▸ Problem to solve
Repeat each line of the material exactly.

## Start Supplied material

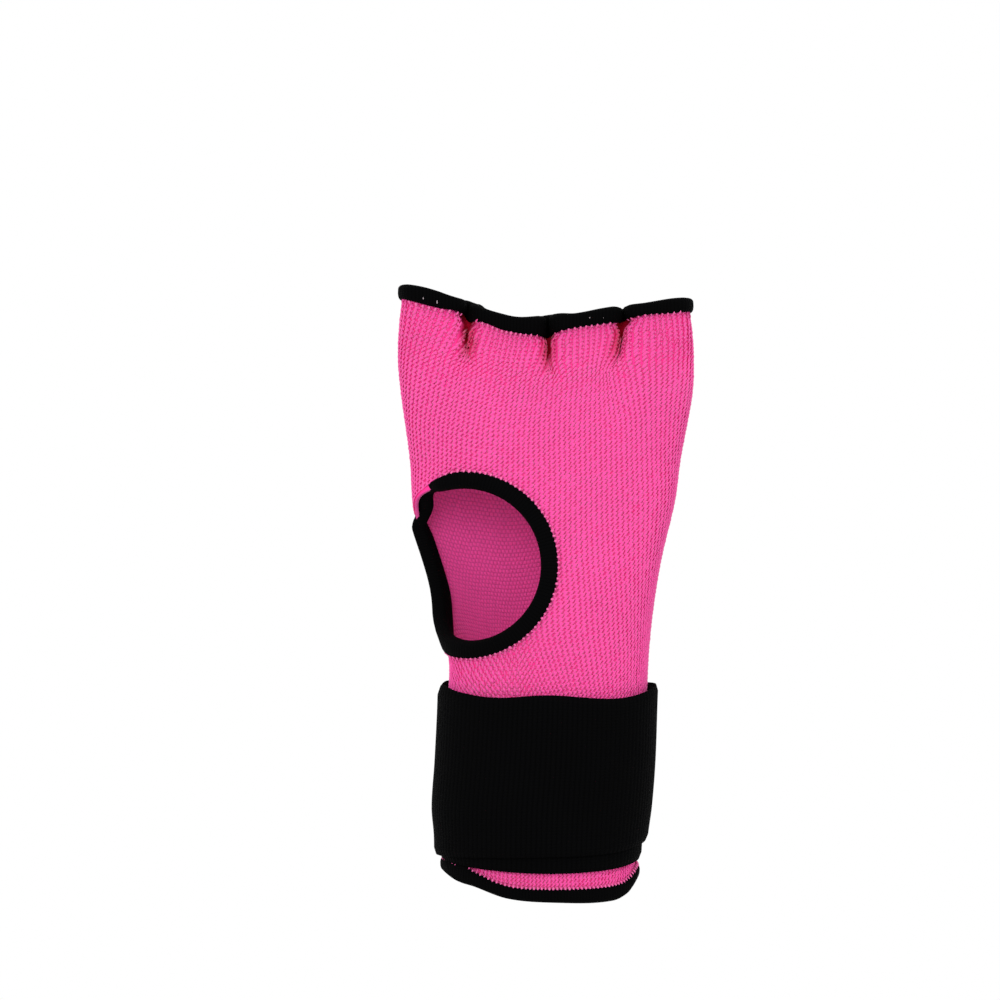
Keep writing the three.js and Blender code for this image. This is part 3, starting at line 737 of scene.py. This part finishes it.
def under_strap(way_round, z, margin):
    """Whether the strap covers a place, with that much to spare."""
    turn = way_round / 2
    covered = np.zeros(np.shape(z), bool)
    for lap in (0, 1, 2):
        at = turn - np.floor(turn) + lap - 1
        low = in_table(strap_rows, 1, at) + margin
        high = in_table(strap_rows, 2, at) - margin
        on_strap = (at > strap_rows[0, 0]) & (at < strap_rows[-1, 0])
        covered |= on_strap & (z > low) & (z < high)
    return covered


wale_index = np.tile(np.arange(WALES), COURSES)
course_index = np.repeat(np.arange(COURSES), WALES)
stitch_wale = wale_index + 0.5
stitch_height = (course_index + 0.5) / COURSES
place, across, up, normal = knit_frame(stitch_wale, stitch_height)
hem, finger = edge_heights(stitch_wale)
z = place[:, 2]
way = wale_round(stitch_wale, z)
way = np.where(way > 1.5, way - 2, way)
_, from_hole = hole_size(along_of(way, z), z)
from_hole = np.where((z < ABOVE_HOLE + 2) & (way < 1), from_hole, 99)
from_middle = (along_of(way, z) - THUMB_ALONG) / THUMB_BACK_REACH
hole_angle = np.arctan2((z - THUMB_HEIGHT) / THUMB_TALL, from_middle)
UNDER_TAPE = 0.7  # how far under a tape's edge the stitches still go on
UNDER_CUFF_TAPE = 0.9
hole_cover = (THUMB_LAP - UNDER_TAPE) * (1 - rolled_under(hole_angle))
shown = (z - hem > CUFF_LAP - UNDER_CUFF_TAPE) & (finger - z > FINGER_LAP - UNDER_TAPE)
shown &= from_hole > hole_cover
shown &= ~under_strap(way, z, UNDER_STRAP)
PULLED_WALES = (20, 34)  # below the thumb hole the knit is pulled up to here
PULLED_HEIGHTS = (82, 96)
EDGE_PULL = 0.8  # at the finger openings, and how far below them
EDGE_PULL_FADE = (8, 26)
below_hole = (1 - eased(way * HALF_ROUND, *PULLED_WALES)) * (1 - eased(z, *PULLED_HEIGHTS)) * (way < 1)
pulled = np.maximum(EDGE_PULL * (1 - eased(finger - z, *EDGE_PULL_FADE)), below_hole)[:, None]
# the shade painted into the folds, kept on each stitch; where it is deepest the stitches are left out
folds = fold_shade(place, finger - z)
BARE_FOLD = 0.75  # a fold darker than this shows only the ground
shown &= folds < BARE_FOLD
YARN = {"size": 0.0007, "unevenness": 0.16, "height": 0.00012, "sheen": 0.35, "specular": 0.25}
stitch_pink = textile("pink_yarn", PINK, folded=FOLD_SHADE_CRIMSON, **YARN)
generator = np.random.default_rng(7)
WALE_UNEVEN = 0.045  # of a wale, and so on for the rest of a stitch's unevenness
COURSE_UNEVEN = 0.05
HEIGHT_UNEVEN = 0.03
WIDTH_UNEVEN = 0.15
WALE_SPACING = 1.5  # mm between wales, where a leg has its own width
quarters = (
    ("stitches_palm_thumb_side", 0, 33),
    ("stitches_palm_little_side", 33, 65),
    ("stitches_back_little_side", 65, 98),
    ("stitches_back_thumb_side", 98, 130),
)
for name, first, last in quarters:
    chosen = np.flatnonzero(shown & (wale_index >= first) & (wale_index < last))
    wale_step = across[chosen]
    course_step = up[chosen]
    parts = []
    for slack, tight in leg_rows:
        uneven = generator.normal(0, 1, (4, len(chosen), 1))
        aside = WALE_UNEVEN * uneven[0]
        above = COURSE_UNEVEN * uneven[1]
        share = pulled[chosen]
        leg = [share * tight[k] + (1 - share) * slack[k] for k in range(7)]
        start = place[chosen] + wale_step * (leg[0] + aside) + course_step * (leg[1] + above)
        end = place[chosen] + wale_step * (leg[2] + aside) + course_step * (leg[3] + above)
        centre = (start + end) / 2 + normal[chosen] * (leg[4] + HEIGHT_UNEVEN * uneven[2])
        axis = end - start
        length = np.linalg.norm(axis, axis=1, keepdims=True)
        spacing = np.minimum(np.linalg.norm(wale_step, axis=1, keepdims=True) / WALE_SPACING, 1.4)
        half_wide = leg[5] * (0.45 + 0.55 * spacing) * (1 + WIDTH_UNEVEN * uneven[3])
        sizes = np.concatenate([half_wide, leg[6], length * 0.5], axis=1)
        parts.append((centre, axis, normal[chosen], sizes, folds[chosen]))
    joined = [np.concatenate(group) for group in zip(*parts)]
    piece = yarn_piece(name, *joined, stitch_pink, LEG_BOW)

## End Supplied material

▸ Finished answer
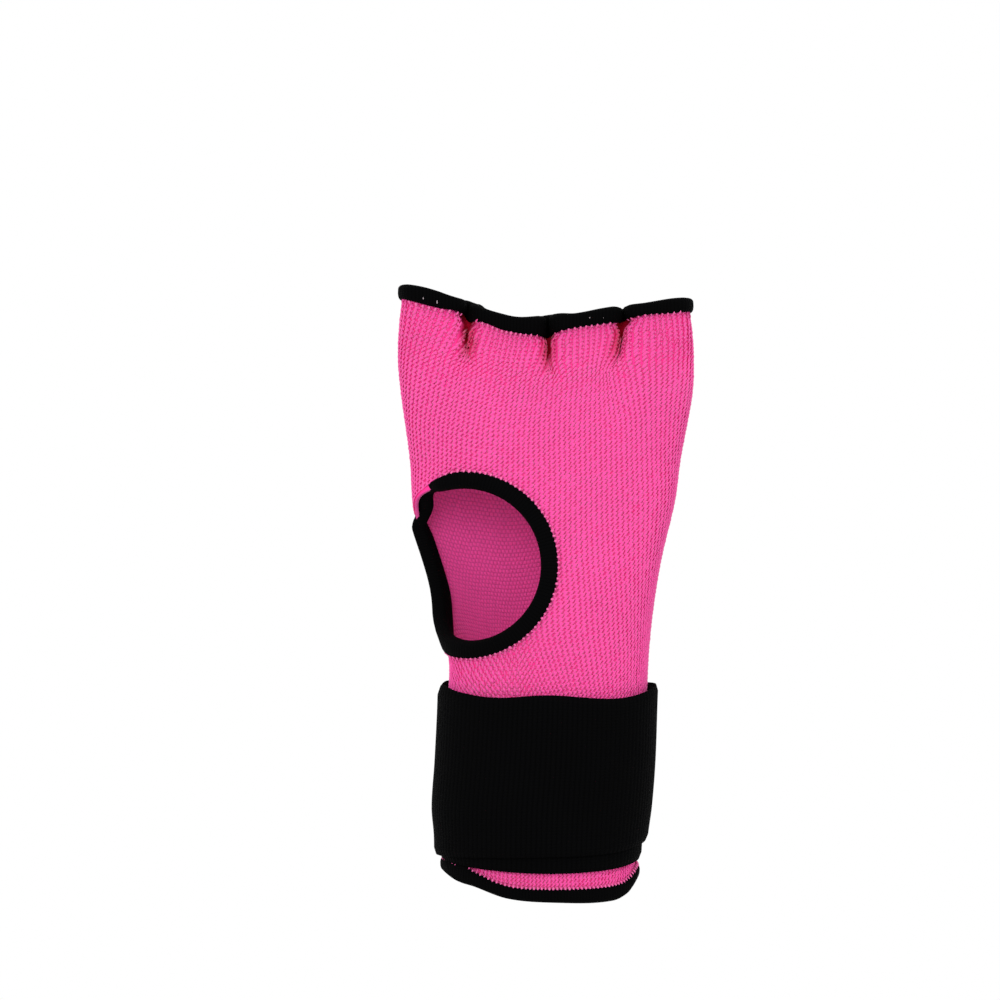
Keep writing the three.js and Blender code for this image. This is part 3, starting at line 737 of scene.py. This part finishes it.
def under_strap(way_round, z, margin):
    """Whether the strap covers a place, with that much to spare."""
    turn = way_round / 2
    covered = np.zeros(np.shape(z), bool)
    for lap in (0, 1, 2):
        at = turn - np.floor(turn) + lap - 1
        low = in_table(strap_rows, 1, at) + margin
        high = in_table(strap_rows, 2, at) - margin
        on_strap = (at > strap_rows[0, 0]) & (at < strap_rows[-1, 0])
        covered |= on_strap & (z > low) & (z < high)
    return covered


wale_index = np.tile(np.arange(WALES), COURSES)
course_index = np.repeat(np.arange(COURSES), WALES)
stitch_wale = wale_index + 0.5
stitch_height = (course_index + 0.5) / COURSES
place, across, up, normal = knit_frame(stitch_wale, stitch_height)
hem, finger = edge_heights(stitch_wale)
z = place[:, 2]
way = wale_round(stitch_wale, z)
way = np.where(way > 1.5, way - 2, way)
_, from_hole = hole_size(along_of(way, z), z)
from_hole = np.where((z < ABOVE_HOLE + 2) & (way < 1), from_hole, 99)
from_middle = (along_of(way, z) - THUMB_ALONG) / THUMB_BACK_REACH
hole_angle = np.arctan2((z - THUMB_HEIGHT) / THUMB_TALL, from_middle)
UNDER_TAPE = 0.7  # how far under a tape's edge the stitches still go on
UNDER_CUFF_TAPE = 0.9
hole_cover = (THUMB_LAP - UNDER_TAPE) * (1 - rolled_under(hole_angle))
shown = (z - hem > CUFF_LAP - UNDER_CUFF_TAPE) & (finger - z > FINGER_LAP - UNDER_TAPE)
shown &= from_hole > hole_cover
shown &= ~under_strap(way, z, UNDER_STRAP)
PULLED_WALES = (20, 34)  # below the thumb hole the knit is pulled up to here
PULLED_HEIGHTS = (82, 96)
EDGE_PULL = 0.8  # at the finger openings, and how far below them
EDGE_PULL_FADE = (8, 26)
below_hole = (1 - eased(way * HALF_ROUND, *PULLED_WALES)) * (1 - eased(z, *PULLED_HEIGHTS)) * (way < 1)
pulled = np.maximum(EDGE_PULL * (1 - eased(finger - z, *EDGE_PULL_FADE)), below_hole)[:, None]
# the shade painted into the folds, kept on each stitch; where it is deepest the stitches are left out
folds = fold_shade(place, finger - z)
BARE_FOLD = 0.75  # a fold darker than this shows only the ground
shown &= folds < BARE_FOLD
YARN = {"size": 0.0007, "unevenness": 0.16, "height": 0.00012, "sheen": 0.35, "specular": 0.25}
stitch_pink = textile("pink_yarn", PINK, folded=FOLD_SHADE_CRIMSON, **YARN)
generator = np.random.default_rng(7)
WALE_UNEVEN = 0.045  # of a wale, and so on for the rest of a stitch's unevenness
COURSE_UNEVEN = 0.05
HEIGHT_UNEVEN = 0.03
WIDTH_UNEVEN = 0.15
WALE_SPACING = 1.5  # mm between wales, where a leg has its own width
quarters = (
    ("stitches_palm_thumb_side", 0, 33),
    ("stitches_palm_little_side", 33, 65),
    ("stitches_back_little_side", 65, 98),
    ("stitches_back_thumb_side", 98, 130),
)
for name, first, last in quarters:
    chosen = np.flatnonzero(shown & (wale_index >= first) & (wale_index < last))
    wale_step = across[chosen]
    course_step = up[chosen]
    parts = []
    for slack, tight in leg_rows:
        uneven = generator.normal(0, 1, (4, len(chosen), 1))
        aside = WALE_UNEVEN * uneven[0]
        above = COURSE_UNEVEN * uneven[1]
        share = pulled[chosen]
        leg = [share * tight[k] + (1 - share) * slack[k] for k in range(7)]
        start = place[chosen] + wale_step * (leg[0] + aside) + course_step * (leg[1] + above)
        end = place[chosen] + wale_step * (leg[2] + aside) + course_step * (leg[3] + above)
        centre = (start + end) / 2 + normal[chosen] * (leg[4] + HEIGHT_UNEVEN * uneven[2])
        axis = end - start
        length = np.linalg.norm(axis, axis=1, keepdims=True)
        spacing = np.minimum(np.linalg.norm(wale_step, axis=1, keepdims=True) / WALE_SPACING, 1.4)
        half_wide = leg[5] * (0.45 + 0.55 * spacing) * (1 + WIDTH_UNEVEN * uneven[3])
        sizes = np.concatenate([half_wide, leg[6], length * 0.5], axis=1)
        parts.append((centre, axis, normal[chosen], sizes, folds[chosen]))
    joined = [np.concatenate(group) for group in zip(*parts)]
    piece = yarn_piece(name, *joined, stitch_pink, LEG_BOW)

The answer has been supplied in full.